Rebekah Brooks has been acquitted after a lengthy and convoluted trial centring on illegal activity at the heart of Rupert Murdoch's newspaper empire.
Leaving court today, Brooks was snapped smirking at the awaiting horde of cameras after she was cleared of conspiring to intercept communications and of counts of bribing officials and obstructing police.
Media queen bee or victim of a witch-hunt - in the end, 11 ordinary members of the public decided in favour of the Ex-News International chief executive.
The prosecution said she masked her true identity to present "carefully scripted" evidence, saying she was more than capable of spinning a line to the court.
But her legal team said she had been vilified in the media and treated with such "cruelty and vitriol" that she could hardly expect a fair trial.
As she gave evidence in the witness box, the pressure was all too evident and Brooks broke down in tears as she described her failed attempts to start a family with her first husband, actor Ross Kemp.

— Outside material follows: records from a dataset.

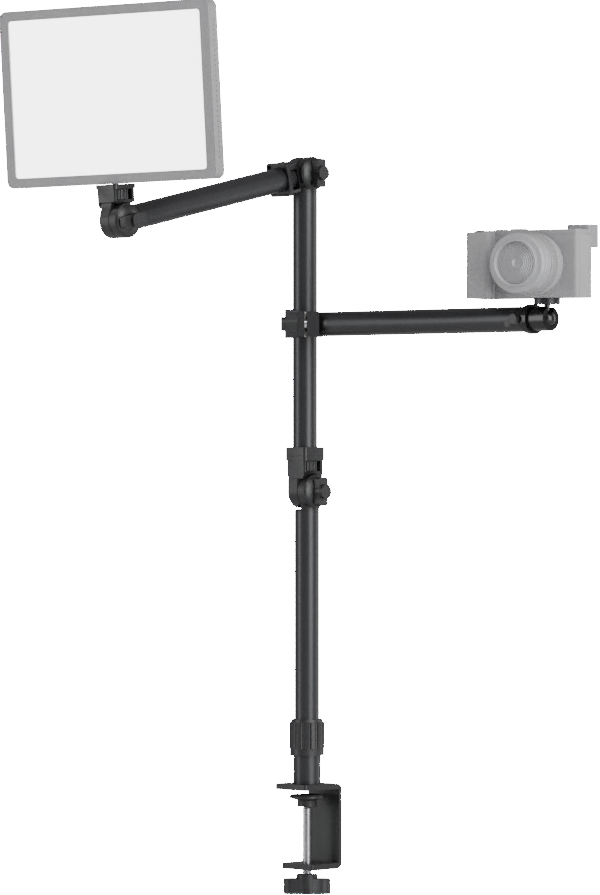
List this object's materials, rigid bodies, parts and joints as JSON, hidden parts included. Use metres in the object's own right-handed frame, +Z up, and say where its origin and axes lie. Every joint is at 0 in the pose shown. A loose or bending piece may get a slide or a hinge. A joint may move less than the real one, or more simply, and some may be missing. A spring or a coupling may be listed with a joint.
{
  "type": "desk stand with camera and panel light",
  "caption": "Desk-clamp stand with folding poles, an arm with a flat LED panel light and a sliding arm with a ball head and compact camera.",
  "frame": {"origin": "pole axis at the underside of the top jaw's pad, the face that rests on the desk", "axes": "+Z up along the poles, -Y out of the clamp's open end, +X along the camera arm"},
  "size_m": [0.4937, 0.3572, 0.8895],
  "materials": {
    "anodised": "satin black anodised tube",
    "cast_black": "fine black powder coat",
    "knob_plastic": "fine matte grain",
    "rubber": "matte",
    "steel": "bright turned steel",
    "dark_steel": "blackened",
    "bush_plastic": "natural acetal",
    "camera_shell": "fine grained silver grey",
    "camera_grip": "grained",
    "dial_metal": "knurled",
    "glass": "coated lens",
    "panel_shell": "fine matte grain",
    "diffuser": "milky acrylic",
    "board": "white solder mask with yellow emitters"
  },
  "bodies": {
    "clamp": {"clamp_frame": "cast_black", "jaw_pad": "rubber", "base_plug": "dark_steel", "base_tube": "anodised", "base_screws": "dark_steel", "collar_bush": "bush_plastic"},
    "foot": {"pressure_foot": "cast_black", "foot_pad": "rubber"},
    "screw": {"clamp_screw": "steel", "clamp_knob": "knob_plastic"},
    "collar": {"twist_collar": "knob_plastic"},
    "glide": {"pole_glide": "bush_plastic"},
    "lower_pole": {"lower_pole": "anodised", "lower_tongue": "cast_black"},
    "middle_knob": {"middle_bolt": "dark_steel", "middle_knob": "knob_plastic"},
    "upper_pole": {"middle_head": "cast_black", "middle_washer": "bush_plastic", "upper_cap": "cast_black", "upper_pole": "anodised", "upper_tongue": "cast_black"},
    "middle_wheel": {"middle_wheel": "knob_plastic"},
    "top_knob": {"top_bolt": "dark_steel", "top_knob": "knob_plastic"},
    "light_arm": {"top_head": "cast_black", "top_washer": "bush_plastic", "light_arm": "anodised", "light_tongue": "cast_black"},
    "top_wheel": {"top_wheel": "knob_plastic"},
    "panel_knob": {"panel_bolt": "dark_steel", "panel_knob": "knob_plastic"},
    "panel_head": {"panel_head": "cast_black", "panel_washer": "bush_plastic"},
    "panel_wheel": {"panel_wheel": "knob_plastic"},
    "panel": {"panel_frame": "panel_shell", "panel_diffuser": "diffuser", "panel_led_board": "board", "panel_back": "panel_shell"},
    "panel_dial": {"panel_dial": "knob_plastic"},
    "arm_liner": {"arm_liner": "bush_plastic"},
    "camera_arm": {"arm_clamp": "cast_black", "clamp_bush": "steel", "camera_arm": "anodised", "ball_socket": "dark_steel"},
    "arm_knob": {"arm_clamp_bolt": "dark_steel", "arm_clamp_knob": "knob_plastic"},
    "ball_lock": {"ball_lock": "knob_plastic"},
    "ball": {"ball_stem": "steel", "platform": "cast_black"},
    "camera": {"camera_body": "camera_shell", "camera_top": "camera_shell", "camera_grip": "camera_grip", "lens_barrel": "camera_shell", "lens_glass": "glass", "eyecup": "rubber"},
    "shutter_button": {"shutter_button": "dial_metal"},
    "mode_dial": {"mode_dial": "dial_metal"},
    "control_dial": {"control_dial": "dial_metal"},
    "zoom_ring": {"zoom_ring": "camera_grip"},
    "camera_screen": {"camera_screen": "camera_grip"}
  },
  "joints": [
    {"name": "screw_feed", "type": "slide", "parent": "clamp", "child": "foot", "axis": [0, 0, 1], "range_m": [-0.054, 0]},
    {"name": "screw_turn", "type": "hinge", "parent": "foot", "child": "screw", "pos_m": [0, 0, -0.05], "axis": [0, 0, 1], "range_deg": [-9730, 10]},
    {"name": "collar_turn", "type": "hinge", "parent": "clamp", "child": "collar", "pos_m": [0, 0, 0.05], "axis": [0, 0, 1], "range_deg": [-60, 0]},
    {"name": "pole_lift", "type": "slide", "parent": "clamp", "child": "glide", "axis": [0, 0, 1], "range_m": [0, 0.025]},
    {"name": "pole_turn", "type": "hinge", "parent": "glide", "child": "lower_pole", "pos_m": [0, 0, 0.1], "axis": [0, 0, 1], "continuous": true},
    {"name": "middle_knob_turn", "type": "hinge", "parent": "lower_pole", "child": "middle_knob", "pos_m": [0, 0, 0.30275], "axis": [1, 0, 0], "continuous": true},
    {"name": "middle_tilt", "type": "hinge", "parent": "lower_pole", "child": "upper_pole", "pos_m": [0, 0, 0.30275], "axis": [1, 0, 0], "range_deg": [-90, 90]},
    {"name": "middle_wheel_turn", "type": "hinge", "parent": "upper_pole", "child": "middle_wheel", "pos_m": [-0.0029, 0, 0.33275], "axis": [0, 0, 1], "continuous": true},
    {"name": "top_knob_turn", "type": "hinge", "parent": "upper_pole", "child": "top_knob", "pos_m": [-0.0029, 0, 0.62565], "axis": [1, 0, 0], "continuous": true},
    {"name": "top_tilt", "type": "hinge", "parent": "upper_pole", "child": "light_arm", "pos_m": [-0.0029, 0, 0.62565], "axis": [1, 0, 0], "range_deg": [-205, 5]},
    {"name": "top_wheel_turn", "type": "hinge", "parent": "light_arm", "child": "top_wheel", "pos_m": [-0.0058, -0.0293, 0.61921], "axis": [0, -0.9767, -0.2147], "continuous": true},
    {"name": "panel_knob_turn", "type": "hinge", "parent": "light_arm", "child": "panel_knob", "pos_m": [-0.0058, -0.25491, 0.5696], "axis": [1, 0, 0], "continuous": true},
    {"name": "panel_tilt", "type": "hinge", "parent": "light_arm", "child": "panel_head", "pos_m": [-0.0058, -0.25491, 0.5696], "axis": [1, 0, 0], "range_deg": [-8, 95]},
    {"name": "panel_wheel_turn", "type": "hinge", "parent": "panel_head", "child": "panel_wheel", "pos_m": [-0.0087, -0.25695, 0.59954], "axis": [0, -0.068, 0.9977], "continuous": true},
    {"name": "panel_pan", "type": "hinge", "parent": "panel_head", "child": "panel", "pos_m": [-0.0087, -0.25763, 0.60951], "axis": [0, -0.068, 0.9977], "range_deg": [-80, 45]},
    {"name": "panel_dial_turn", "type": "hinge", "parent": "panel", "child": "panel_dial", "pos_m": [0.0424, -0.22974, 0.63787], "axis": [-0.3256, 0.9433, 0.0643], "range_deg": [-150, 150]},
    {"name": "arm_slide", "type": "slide", "parent": "upper_pole", "child": "arm_liner", "axis": [0, 0, 1], "range_m": [-0.105, 0.11]},
    {"name": "arm_turn", "type": "hinge", "parent": "arm_liner", "child": "camera_arm", "pos_m": [-0.0029, 0, 0.47225], "axis": [0, 0, 1], "range_deg": [-40, 200]},
    {"name": "arm_knob_turn", "type": "hinge", "parent": "camera_arm", "child": "arm_knob", "pos_m": [0.01973, -0.02185, 0.47225], "axis": [0.6947, 0.7193, 0], "continuous": true},
    {"name": "lock_turn", "type": "hinge", "parent": "camera_arm", "child": "ball_lock", "pos_m": [0.3006, -0.016, 0.47225], "axis": [0, 1, 0], "range_deg": [-45, 45]},
    {"name": "ball_drop", "type": "hinge", "parent": "camera_arm", "child": "ball", "pos_m": [0.3288, 0, 0.47225], "axis": [0, 1, 0], "range_deg": [0, 90]},
    {"name": "camera_turn", "type": "hinge", "parent": "ball", "child": "camera", "pos_m": [0.3288, 0, 0.49225], "axis": [0, 0, 1], "continuous": true},
    {"name": "shutter_press", "type": "slide", "parent": "camera", "child": "shutter_button", "axis": [0, 0, 1], "range_m": [-0.0008, 0], "stiffness_N_per_m": 900, "springref_m": 0.0008},
    {"name": "mode_dial_turn", "type": "hinge", "parent": "camera", "child": "mode_dial", "pos_m": [0.29721, -0.00594, 0.5602], "axis": [0, 0, 1], "continuous": true},
    {"name": "control_dial_turn", "type": "hinge", "parent": "camera", "child": "control_dial", "pos_m": [0.27716, -0.00857, 0.5602], "axis": [0, 0, 1], "continuous": true},
    {"name": "zoom_turn", "type": "hinge", "parent": "camera", "child": "zoom_ring", "pos_m": [0.33433, -0.03379, 0.5245], "axis": [-0.2756, 0.9613, 0], "range_deg": [-35, 35]},
    {"name": "screen_tilt", "type": "hinge", "parent": "camera", "child": "camera_screen", "pos_m": [0.32297, 0.02033, 0.5402], "axis": [0.9613, 0.2756, 0], "range_deg": [0, 80]}
  ],
  "couplings": [
    {"joint": "screw_turn", "follows": "screw_feed", "rad_per_m": 3141.6}
  ]
}
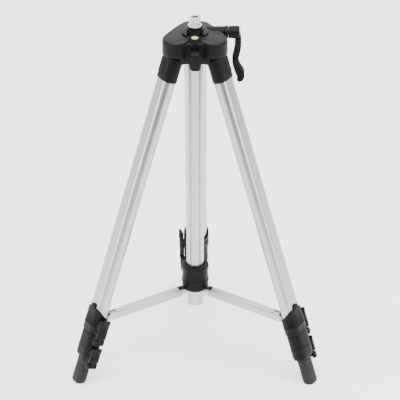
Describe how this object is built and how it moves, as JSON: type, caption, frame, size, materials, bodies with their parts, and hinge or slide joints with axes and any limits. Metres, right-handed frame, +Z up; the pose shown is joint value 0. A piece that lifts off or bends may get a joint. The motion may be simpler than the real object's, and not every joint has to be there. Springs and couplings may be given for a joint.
{
  "type": "laser level tripod",
  "caption": "Folding three-leg tripod with crank-driven centre column, spreader hub and a 5/8 in stud that carries a laser level; oval telescopic legs with flip locks.",
  "frame": {"origin": "on the floor plane under the centre column's axis, with the legs open and every leg section pushed in", "axes": "+Z up along the column, +Y toward the rear leg, the column lock faces -Y and the crank is on +X"},
  "size_m": [0.3571, 0.3192, 0.5364],
  "materials": {
    "black_plastic": "fine moulded grain",
    "soft_black": "smooth moulded levers and grip",
    "tube_aluminium": "satin anodised, drawn lengthways",
    "steel": "turned steel pins and screws",
    "nickel": "nickel-plated stud",
    "bush_plastic": "smooth acetal",
    "vial_liquid": "clear acrylic with yellow-green liquid",
    "rubber": "matt black rubber"
  },
  "bodies": {
    "crown": {"crown_shell": "black_plastic", "crown_boss": "black_plastic", "guide_tube": "tube_aluminium", "guide_bush": "bush_plastic", "bubble_ring": "black_plastic", "bubble_vial": "vial_liquid", "leg_pin_1": "steel", "leg_pin_2": "steel", "leg_pin_3": "steel"},
    "column": {"column_tube": "tube_aluminium", "column_rack": "steel", "column_cap": "black_plastic", "stud_flange": "steel", "stud": "nickel", "column_plug": "black_plastic"},
    "crank": {"crank_shaft": "steel", "crank_hub": "black_plastic", "crank_arm": "black_plastic", "crank_screw": "steel"},
    "grip": {"crank_grip": "soft_black"},
    "knob": {"lock_knob": "black_plastic", "lock_screw": "steel"},
    "hub": {"hub_sleeve": "black_plastic", "hub_pin_1": "steel", "hub_pin_2": "steel", "hub_pin_3": "steel"},
    "leg_1": {"bracket_1": "black_plastic", "leg_tube_1": "tube_aluminium", "upper_collar_1": "black_plastic", "ear_rivet_1": "steel"},
    "mid_section_1": {"mid_tube_1": "tube_aluminium", "lower_collar_1": "black_plastic"},
    "lower_section_1": {"low_tube_1": "tube_aluminium", "foot_1": "rubber"},
    "lever_a1": {"upper_lever_1": "soft_black"},
    "lever_b1": {"lower_lever_1": "soft_black"},
    "brace_1": {"brace_1": "tube_aluminium"},
    "leg_2": {"bracket_2": "black_plastic", "leg_tube_2": "tube_aluminium", "upper_collar_2": "black_plastic", "ear_rivet_2": "steel"},
    "mid_section_2": {"mid_tube_2": "tube_aluminium", "lower_collar_2": "black_plastic"},
    "lower_section_2": {"low_tube_2": "tube_aluminium", "foot_2": "rubber"},
    "lever_a2": {"upper_lever_2": "soft_black"},
    "lever_b2": {"lower_lever_2": "soft_black"},
    "brace_2": {"brace_2": "tube_aluminium"},
    "leg_3": {"bracket_3": "black_plastic", "leg_tube_3": "tube_aluminium", "upper_collar_3": "black_plastic", "ear_rivet_3": "steel"},
    "mid_section_3": {"mid_tube_3": "tube_aluminium", "lower_collar_3": "black_plastic"},
    "lower_section_3": {"low_tube_3": "tube_aluminium", "foot_3": "rubber"},
    "lever_a3": {"upper_lever_3": "soft_black"},
    "lever_b3": {"lower_lever_3": "soft_black"},
    "brace_3": {"brace_3": "tube_aluminium"}
  },
  "joints": [
    {"name": "column_slide", "type": "slide", "parent": "crown", "child": "column", "axis": [0, 0, 1], "range_m": [0, 0.2]},
    {"name": "crank_turn", "type": "hinge", "parent": "crown", "child": "crank", "pos_m": [0.05, 0.0154, 0.505], "axis": [-1, 0, 0], "range_deg": [-1, 1911]},
    {"name": "grip_fold", "type": "hinge", "parent": "crank", "child": "grip", "pos_m": [0.063, 0.0154, 0.434], "axis": [0, 1, 0], "range_deg": [0, 107]},
    {"name": "lock_turn", "type": "hinge", "parent": "crown", "child": "knob", "pos_m": [0, -0.03, 0.492], "axis": [0, -1, 0], "range_deg": [0, 270]},
    {"name": "hub_slide", "type": "slide", "parent": "crown", "child": "hub", "axis": [0, 0, 1], "range_m": [0, 0.0966]},
    {"name": "leg_fold_1", "type": "hinge", "parent": "crown", "child": "leg_1", "pos_m": [0, 0.0315, 0.492], "axis": [-1, 0, 0], "range_deg": [0, 13.3]},
    {"name": "mid_slide_1", "type": "slide", "parent": "leg_1", "child": "mid_section_1", "axis": [0, 0.314, -0.9494], "range_m": [0, 0.3]},
    {"name": "lower_slide_1", "type": "slide", "parent": "mid_section_1", "child": "lower_section_1", "axis": [0, 0.314, -0.9494], "range_m": [0, 0.3]},
    {"name": "upper_lock_1", "type": "hinge", "parent": "leg_1", "child": "lever_a1", "pos_m": [-0.0224, 0.17217, 0.06666], "axis": [0, -0.9494, -0.314], "range_deg": [0, 105]},
    {"name": "lower_lock_1", "type": "hinge", "parent": "mid_section_1", "child": "lever_b1", "pos_m": [-0.0214, 0.1841, 0.03058], "axis": [0, -0.9494, -0.314], "range_deg": [0, 105]},
    {"name": "brace_swing_1", "type": "hinge", "parent": "hub", "child": "brace_1", "pos_m": [0, 0.022, 0.101], "axis": [-1, 0, 0], "range_deg": [-0.1, 73.57]},
    {"name": "leg_fold_2", "type": "hinge", "parent": "crown", "child": "leg_2", "pos_m": [-0.02728, -0.01575, 0.492], "axis": [0.5, -0.866, 0], "range_deg": [-0.05, 13.35]},
    {"name": "mid_slide_2", "type": "slide", "parent": "leg_2", "child": "mid_section_2", "axis": [-0.2719, -0.157, -0.9494], "range_m": [0, 0.3]},
    {"name": "lower_slide_2", "type": "slide", "parent": "mid_section_2", "child": "lower_section_2", "axis": [-0.2719, -0.157, -0.9494], "range_m": [0, 0.3]},
    {"name": "upper_lock_2", "type": "hinge", "parent": "leg_2", "child": "lever_a2", "pos_m": [-0.1379, -0.10548, 0.06666], "axis": [0.8222, 0.4747, -0.314], "range_deg": [0, 105]},
    {"name": "lower_lock_2", "type": "hinge", "parent": "mid_section_2", "child": "lever_b2", "pos_m": [-0.14874, -0.11058, 0.03058], "axis": [0.8222, 0.4747, -0.314], "range_deg": [0, 105]},
    {"name": "brace_swing_2", "type": "hinge", "parent": "hub", "child": "brace_2", "pos_m": [-0.01905, -0.011, 0.101], "axis": [0.5, -0.866, 0], "range_deg": [-0.1, 73.57]},
    {"name": "leg_fold_3", "type": "hinge", "parent": "crown", "child": "leg_3", "pos_m": [0.02728, -0.01575, 0.492], "axis": [0.5, 0.866, 0], "range_deg": [-0.05, 13.35]},
    {"name": "mid_slide_3", "type": "slide", "parent": "leg_3", "child": "mid_section_3", "axis": [0.2719, -0.157, -0.9494], "range_m": [0, 0.3]},
    {"name": "lower_slide_3", "type": "slide", "parent": "mid_section_3", "child": "lower_section_3", "axis": [0.2719, -0.157, -0.9494], "range_m": [0, 0.3]},
    {"name": "upper_lock_3", "type": "hinge", "parent": "leg_3", "child": "lever_a3", "pos_m": [0.1603, -0.06669, 0.06666], "axis": [-0.8222, 0.4747, -0.314], "range_deg": [0, 105]},
    {"name": "lower_lock_3", "type": "hinge", "parent": "mid_section_3", "child": "lever_b3", "pos_m": [0.17014, -0.07352, 0.03058], "axis": [-0.8222, 0.4747, -0.314], "range_deg": [0, 105]},
    {"name": "brace_swing_3", "type": "hinge", "parent": "hub", "child": "brace_3", "pos_m": [0.01905, -0.011, 0.101], "axis": [0.5, 0.866, 0], "range_deg": [-0.1, 73.57]}
  ],
  "couplings": [
    {"joint": "crank_turn", "follows": "column_slide", "rad_per_m": 166.67},
    {"joint": "leg_fold_2", "follows": "leg_fold_1", "ratio": 1},
    {"joint": "leg_fold_3", "follows": "leg_fold_1", "ratio": 1},
    {"joint": "hub_slide", "follows": "leg_fold_1", "m_per_rad": 0.41395},
    {"joint": "brace_swing_1", "follows": "leg_fold_1", "ratio": 5.5238},
    {"joint": "brace_swing_2", "follows": "leg_fold_1", "ratio": 5.5238},
    {"joint": "brace_swing_3", "follows": "leg_fold_1", "ratio": 5.5238}
  ]
}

But when it came to phone hacking, Brooks remained calm and composed, stating she did not know it was illegal when she was editor of the News of the World but it would have been a "serious breach of privacy".
She also talked at length about her proudest achievement at the NotW - Sarah's Law. The NotW campaign led to tougher measures to protect children from predatory paedophiles in the community, like Roy Whiting who abducted and murdered Sarah Payne.
She was found not guilty of conspiring to hack phones, pay public officials and then to try to hide or destroy the evidence.
The 46-year-old mother-of-one was born into an ordinary family in Warrington, Cheshire. Her father was a gardener and her mother a personal assistant.
She was grammar school-educated before working her way up from unpaid experience on a local paper to deputy editor of NotW by the time she was 27.
Despite having high-profile friends like Tony Blair, her personal life was, in her own words, a "car crash" for a long time.
She had a turbulent relationship with her first husband, Kemp, which on one occasion landed her in a police cell.
They married in 2002 and divorced in 2009, before she met her current husband, Charlie Brooks. Meanwhile, she started a relationship with colleague Andy Coulson in 1998 which continued on and off for some years.
Her attempt to start a family with Kemp through fertility treatment came to nothing and their marriage fell apart because of the pressures of their respective careers, she said.
But the couple remained friends after their divorce and Kemp was one of those she turned to at the height of the hacking crisis in 2011.
Having spent many years living in London, Brooks and her husband now live in a converted barn in Oxfordshire.
She eventually became a mother to a baby girl through a surrogate pregnancy. Scarlett was born prematurely in 2012, just weeks before the Brooks' home was raided by police.
Brooks was the main focus of public rage after it emerged that the newspaper she edited had hacked into the voicemails of murdered schoolgirl Milly Dowler.
Despite racing the top of her profession, the scandal has now left Brooks's career in tatters.